Regardless of the lowered guidance, Smith & Wesson Holding Corporation is on pace to earn $0.37 per share in fiscal 2010. That's a P/E of 10.5, and considering the company has topped estimates in each of its last four quarters, it may underestimate the company's actual value.
Art Technology Group, Inc. (NASDAQ:ARTG)
Despite the name, Art Technology Group has little to do with art, and a lot to do with technology. The company offers e-commerce solutions to businesses that want to do business online, but don't have the know-how to do so. Its customers include Best Buy and AT&T.
And, business seems to be better as the economy continues to heal. Revenue was higher last quarter than in the same quarter a year earlier, and net income was much better for the same comparable periods (by 50%).
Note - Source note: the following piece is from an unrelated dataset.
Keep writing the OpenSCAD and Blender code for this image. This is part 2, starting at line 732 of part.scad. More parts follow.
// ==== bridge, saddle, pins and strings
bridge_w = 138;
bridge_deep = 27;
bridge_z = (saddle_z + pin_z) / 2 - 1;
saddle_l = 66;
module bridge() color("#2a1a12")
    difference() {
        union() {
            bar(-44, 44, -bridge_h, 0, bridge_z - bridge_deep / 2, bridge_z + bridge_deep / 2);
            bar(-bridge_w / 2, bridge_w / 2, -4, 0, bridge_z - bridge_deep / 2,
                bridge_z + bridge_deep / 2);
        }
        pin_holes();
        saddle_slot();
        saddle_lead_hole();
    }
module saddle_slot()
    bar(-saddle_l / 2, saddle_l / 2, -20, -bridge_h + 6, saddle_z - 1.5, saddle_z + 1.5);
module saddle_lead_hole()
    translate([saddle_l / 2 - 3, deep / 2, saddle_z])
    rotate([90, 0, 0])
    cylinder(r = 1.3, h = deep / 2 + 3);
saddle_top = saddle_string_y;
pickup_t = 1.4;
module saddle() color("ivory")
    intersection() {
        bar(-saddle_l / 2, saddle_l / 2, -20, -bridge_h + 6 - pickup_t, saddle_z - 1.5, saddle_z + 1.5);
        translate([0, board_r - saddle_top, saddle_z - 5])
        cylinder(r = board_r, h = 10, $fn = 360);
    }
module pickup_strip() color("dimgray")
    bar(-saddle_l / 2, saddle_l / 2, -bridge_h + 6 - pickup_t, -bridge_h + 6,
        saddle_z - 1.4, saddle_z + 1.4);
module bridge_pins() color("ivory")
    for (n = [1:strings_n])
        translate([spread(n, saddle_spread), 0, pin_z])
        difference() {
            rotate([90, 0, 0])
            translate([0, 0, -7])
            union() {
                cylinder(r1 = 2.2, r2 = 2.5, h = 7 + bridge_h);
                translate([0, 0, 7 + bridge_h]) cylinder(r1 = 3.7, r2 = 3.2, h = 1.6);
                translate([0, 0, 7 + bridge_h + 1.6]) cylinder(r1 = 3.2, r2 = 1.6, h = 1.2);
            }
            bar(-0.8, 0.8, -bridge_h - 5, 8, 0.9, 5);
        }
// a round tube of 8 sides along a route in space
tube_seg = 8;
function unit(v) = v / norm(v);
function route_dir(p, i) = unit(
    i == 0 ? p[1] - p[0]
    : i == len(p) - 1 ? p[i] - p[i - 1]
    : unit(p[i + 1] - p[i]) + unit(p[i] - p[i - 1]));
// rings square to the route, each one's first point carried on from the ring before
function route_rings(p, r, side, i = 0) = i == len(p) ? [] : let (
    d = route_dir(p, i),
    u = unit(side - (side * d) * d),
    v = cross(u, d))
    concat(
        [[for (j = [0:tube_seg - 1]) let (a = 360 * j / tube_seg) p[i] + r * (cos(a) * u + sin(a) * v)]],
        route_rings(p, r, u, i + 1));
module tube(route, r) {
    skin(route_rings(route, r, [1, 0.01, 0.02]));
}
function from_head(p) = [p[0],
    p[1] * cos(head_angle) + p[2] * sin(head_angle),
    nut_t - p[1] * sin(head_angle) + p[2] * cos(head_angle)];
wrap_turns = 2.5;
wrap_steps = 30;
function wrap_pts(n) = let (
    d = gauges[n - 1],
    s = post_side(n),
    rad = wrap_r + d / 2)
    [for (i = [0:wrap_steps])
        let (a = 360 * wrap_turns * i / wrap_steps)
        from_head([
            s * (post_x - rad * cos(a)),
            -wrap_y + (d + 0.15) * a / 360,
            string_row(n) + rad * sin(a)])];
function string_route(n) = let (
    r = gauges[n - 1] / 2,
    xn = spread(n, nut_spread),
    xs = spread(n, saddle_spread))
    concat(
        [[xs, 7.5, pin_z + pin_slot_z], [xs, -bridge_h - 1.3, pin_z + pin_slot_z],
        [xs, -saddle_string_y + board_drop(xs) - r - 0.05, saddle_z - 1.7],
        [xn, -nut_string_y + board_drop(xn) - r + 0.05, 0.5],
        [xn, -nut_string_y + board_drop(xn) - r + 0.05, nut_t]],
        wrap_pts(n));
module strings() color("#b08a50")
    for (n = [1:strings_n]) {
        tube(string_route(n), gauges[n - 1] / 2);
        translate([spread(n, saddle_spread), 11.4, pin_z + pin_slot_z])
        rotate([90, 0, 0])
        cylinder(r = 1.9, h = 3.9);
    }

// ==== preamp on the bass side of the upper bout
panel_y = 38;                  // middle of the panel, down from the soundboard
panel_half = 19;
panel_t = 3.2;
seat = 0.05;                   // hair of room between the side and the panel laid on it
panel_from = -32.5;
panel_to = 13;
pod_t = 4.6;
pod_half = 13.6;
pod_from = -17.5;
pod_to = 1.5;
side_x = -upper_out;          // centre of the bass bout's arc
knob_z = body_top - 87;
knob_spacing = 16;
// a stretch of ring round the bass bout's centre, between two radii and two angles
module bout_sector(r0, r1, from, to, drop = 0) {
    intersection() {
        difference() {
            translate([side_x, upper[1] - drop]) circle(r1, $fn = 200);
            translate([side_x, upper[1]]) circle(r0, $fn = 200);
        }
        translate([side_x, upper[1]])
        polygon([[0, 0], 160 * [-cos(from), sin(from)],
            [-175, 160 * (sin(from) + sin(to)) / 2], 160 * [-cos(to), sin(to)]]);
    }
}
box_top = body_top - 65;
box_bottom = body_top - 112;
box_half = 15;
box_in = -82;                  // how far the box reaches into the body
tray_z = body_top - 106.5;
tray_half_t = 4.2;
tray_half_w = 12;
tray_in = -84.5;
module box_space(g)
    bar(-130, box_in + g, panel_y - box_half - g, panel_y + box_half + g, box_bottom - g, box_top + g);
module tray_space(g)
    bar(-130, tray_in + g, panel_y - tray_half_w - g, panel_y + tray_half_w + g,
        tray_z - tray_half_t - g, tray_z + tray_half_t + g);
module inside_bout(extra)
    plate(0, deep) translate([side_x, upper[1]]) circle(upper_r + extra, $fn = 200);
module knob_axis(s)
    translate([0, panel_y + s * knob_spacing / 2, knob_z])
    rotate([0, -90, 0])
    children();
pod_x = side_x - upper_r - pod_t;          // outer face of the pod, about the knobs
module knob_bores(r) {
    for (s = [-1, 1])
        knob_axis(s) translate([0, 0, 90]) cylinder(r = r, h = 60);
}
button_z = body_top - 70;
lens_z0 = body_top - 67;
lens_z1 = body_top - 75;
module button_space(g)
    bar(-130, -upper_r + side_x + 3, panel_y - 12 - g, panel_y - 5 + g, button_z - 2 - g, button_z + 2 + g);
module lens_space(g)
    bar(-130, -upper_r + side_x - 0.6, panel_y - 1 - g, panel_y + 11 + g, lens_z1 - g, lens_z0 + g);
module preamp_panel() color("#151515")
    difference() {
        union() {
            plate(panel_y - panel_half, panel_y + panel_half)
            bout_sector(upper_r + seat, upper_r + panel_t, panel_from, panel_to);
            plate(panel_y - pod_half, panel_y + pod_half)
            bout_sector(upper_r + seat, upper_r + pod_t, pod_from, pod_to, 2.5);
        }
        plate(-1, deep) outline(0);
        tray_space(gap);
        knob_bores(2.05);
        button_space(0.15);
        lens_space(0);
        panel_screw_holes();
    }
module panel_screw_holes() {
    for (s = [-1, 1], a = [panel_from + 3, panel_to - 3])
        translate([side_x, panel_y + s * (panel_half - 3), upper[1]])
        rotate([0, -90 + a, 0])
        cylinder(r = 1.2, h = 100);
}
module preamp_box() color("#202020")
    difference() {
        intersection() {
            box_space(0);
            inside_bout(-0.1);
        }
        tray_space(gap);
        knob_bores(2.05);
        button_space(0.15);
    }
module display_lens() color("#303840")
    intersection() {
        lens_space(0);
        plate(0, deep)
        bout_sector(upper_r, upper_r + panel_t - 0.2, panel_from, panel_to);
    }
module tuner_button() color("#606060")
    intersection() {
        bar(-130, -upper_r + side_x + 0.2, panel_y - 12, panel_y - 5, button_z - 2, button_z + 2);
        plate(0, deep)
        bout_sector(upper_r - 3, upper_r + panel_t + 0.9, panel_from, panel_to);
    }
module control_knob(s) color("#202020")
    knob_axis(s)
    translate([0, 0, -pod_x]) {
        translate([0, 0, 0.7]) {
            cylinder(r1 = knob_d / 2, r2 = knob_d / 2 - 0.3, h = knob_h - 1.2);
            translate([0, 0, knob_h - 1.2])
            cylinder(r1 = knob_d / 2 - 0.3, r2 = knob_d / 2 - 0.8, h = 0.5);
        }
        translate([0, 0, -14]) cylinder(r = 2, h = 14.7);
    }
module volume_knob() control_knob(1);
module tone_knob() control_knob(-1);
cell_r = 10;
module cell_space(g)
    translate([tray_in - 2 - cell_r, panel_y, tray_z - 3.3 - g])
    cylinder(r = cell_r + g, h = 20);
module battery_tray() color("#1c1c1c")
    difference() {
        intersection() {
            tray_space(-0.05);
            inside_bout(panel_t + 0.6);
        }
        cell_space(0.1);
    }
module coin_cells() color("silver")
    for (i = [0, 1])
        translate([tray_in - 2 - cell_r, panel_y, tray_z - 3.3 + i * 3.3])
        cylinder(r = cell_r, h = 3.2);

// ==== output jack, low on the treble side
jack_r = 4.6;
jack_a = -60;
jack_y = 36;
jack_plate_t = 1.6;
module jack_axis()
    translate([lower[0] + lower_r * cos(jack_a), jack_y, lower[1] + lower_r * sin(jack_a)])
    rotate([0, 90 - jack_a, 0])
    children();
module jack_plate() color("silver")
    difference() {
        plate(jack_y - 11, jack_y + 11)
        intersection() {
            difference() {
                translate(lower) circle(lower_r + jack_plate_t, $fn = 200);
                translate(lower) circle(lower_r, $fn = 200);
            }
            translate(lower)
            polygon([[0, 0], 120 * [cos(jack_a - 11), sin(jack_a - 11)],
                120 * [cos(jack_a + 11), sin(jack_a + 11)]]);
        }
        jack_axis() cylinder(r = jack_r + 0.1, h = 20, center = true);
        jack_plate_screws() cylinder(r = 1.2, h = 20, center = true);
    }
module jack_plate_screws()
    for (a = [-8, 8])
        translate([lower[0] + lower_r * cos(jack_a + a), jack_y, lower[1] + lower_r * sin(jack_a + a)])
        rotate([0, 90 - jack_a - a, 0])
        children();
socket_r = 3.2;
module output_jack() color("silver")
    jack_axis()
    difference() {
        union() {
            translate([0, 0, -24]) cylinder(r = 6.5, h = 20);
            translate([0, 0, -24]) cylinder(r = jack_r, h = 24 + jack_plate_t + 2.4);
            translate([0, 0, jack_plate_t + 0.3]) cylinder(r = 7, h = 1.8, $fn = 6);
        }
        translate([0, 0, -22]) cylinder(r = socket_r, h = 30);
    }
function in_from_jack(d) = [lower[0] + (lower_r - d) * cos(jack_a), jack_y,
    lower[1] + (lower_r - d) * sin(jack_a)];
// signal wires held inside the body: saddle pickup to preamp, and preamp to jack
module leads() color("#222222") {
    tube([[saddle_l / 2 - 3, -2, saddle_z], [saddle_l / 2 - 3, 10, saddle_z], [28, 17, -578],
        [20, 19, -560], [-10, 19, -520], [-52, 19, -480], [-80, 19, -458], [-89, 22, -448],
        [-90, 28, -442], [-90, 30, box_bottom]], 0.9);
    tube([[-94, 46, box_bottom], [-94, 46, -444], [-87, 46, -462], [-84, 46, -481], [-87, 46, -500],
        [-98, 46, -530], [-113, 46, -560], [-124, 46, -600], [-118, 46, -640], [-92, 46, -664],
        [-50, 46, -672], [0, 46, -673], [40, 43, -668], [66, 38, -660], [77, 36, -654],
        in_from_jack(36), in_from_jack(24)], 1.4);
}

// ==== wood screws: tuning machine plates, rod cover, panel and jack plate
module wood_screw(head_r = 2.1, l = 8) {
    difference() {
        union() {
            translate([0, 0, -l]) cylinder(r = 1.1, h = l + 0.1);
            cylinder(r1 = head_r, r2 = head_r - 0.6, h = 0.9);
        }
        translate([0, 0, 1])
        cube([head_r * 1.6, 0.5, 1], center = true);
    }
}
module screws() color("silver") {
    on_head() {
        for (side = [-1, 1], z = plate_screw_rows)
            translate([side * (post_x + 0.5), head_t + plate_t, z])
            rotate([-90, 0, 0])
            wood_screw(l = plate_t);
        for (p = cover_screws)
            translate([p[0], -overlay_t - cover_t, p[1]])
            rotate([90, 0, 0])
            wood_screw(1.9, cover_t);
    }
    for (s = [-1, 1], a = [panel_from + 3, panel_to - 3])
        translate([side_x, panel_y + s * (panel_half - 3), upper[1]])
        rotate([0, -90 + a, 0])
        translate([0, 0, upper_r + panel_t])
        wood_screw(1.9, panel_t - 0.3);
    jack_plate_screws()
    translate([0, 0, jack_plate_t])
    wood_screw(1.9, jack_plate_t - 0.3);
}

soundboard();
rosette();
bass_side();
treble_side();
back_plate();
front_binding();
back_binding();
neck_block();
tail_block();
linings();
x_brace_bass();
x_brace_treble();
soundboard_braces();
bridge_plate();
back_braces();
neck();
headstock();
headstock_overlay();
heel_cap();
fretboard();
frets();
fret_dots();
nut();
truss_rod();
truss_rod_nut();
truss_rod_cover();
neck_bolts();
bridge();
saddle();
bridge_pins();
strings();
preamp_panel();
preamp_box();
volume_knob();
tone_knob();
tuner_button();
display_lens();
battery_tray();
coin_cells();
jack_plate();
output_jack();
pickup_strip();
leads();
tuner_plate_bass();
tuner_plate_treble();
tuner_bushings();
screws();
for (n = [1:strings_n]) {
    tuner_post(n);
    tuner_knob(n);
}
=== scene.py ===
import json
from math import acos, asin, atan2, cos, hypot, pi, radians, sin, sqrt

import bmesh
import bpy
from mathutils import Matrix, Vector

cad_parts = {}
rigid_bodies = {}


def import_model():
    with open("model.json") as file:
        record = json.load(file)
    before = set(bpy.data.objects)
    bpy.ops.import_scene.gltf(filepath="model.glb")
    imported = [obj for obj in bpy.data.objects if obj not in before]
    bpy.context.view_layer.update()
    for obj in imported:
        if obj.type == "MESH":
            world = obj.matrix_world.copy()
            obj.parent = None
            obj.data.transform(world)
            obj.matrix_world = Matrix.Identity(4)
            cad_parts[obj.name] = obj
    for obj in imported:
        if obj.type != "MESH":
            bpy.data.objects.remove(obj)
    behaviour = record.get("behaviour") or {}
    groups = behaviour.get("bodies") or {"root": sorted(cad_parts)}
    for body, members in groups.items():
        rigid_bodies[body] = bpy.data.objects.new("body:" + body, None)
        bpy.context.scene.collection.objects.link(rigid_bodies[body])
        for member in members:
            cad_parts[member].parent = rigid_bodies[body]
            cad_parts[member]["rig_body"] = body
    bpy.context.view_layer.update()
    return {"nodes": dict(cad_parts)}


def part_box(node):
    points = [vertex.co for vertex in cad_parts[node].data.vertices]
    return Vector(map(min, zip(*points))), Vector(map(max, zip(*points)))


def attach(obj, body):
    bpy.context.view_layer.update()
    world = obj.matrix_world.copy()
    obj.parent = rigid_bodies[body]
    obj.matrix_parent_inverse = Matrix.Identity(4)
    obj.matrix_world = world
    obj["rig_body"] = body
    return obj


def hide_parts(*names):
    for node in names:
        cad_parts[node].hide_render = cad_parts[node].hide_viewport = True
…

The most impressive and compelling aspect of the Art Technology Group, Inc., however, is the recurring revenue nature of business model. The company's good for a reliable $40 to $50 million in sales, quarter in, and quarter out. Without cash flow and earnings worries, the company can focus entirely on garnering new business.
Advanced Semiconductor Engineering (NYSE:ASX)
Be careful when you're making sales and profit comparisons to last year's numbers - Advanced Semiconductor Engineering made an acquisition of USI in that timeframe that may be displaying irrelevant results (depending on the information source).
Either way, the expected profit $0.33 per share this year is probably a very fair guess; analysts have been within a penny of making the right EPS guess for the last three quarters. That would be much better than 2009's earnings per share of $0.19.
Advanced Semiconductor Engineering doesn't exactly have the greatest degree of admiration from the analyst community. In fact, the scale is tipped slightly in favor of an aggregate 'sell' opinion. That, however, is the opportunity. Citigroup upgraded ASX to a 'hold' last month, and given the recent and expected and likely results, more upgrades could follow.
Cincinnati Bell Inc. (NYSE:CBB)
At first glance, the fact that Cincinnati Bell's revenue was down in Q4 of 2009 in comparison to Q4 of 2008 is more than a little alarming. After all, the economy's in recovery mode... right? A closer look at the numbers and news eases most of the concern.
Stunningly, landline revenue was up for the quarter. It was wireless and technology solutions revenue that was lower, by 3% and 4% respectively. Thought it's not clear what the company has in mind - if anything - to stave off further declines in the cellular business, a specific plan is in place (and already underway) to revitalize the data center operations.
Cincinnati Bell is a value play - not a growth play. It's kind of funny, however, how sometimes the value plays actually serve up more growth than actual growth stocks do. The expected EPS of $0.43 for 2010 translates into a P/E of 7.6... and earnings have been very reliable.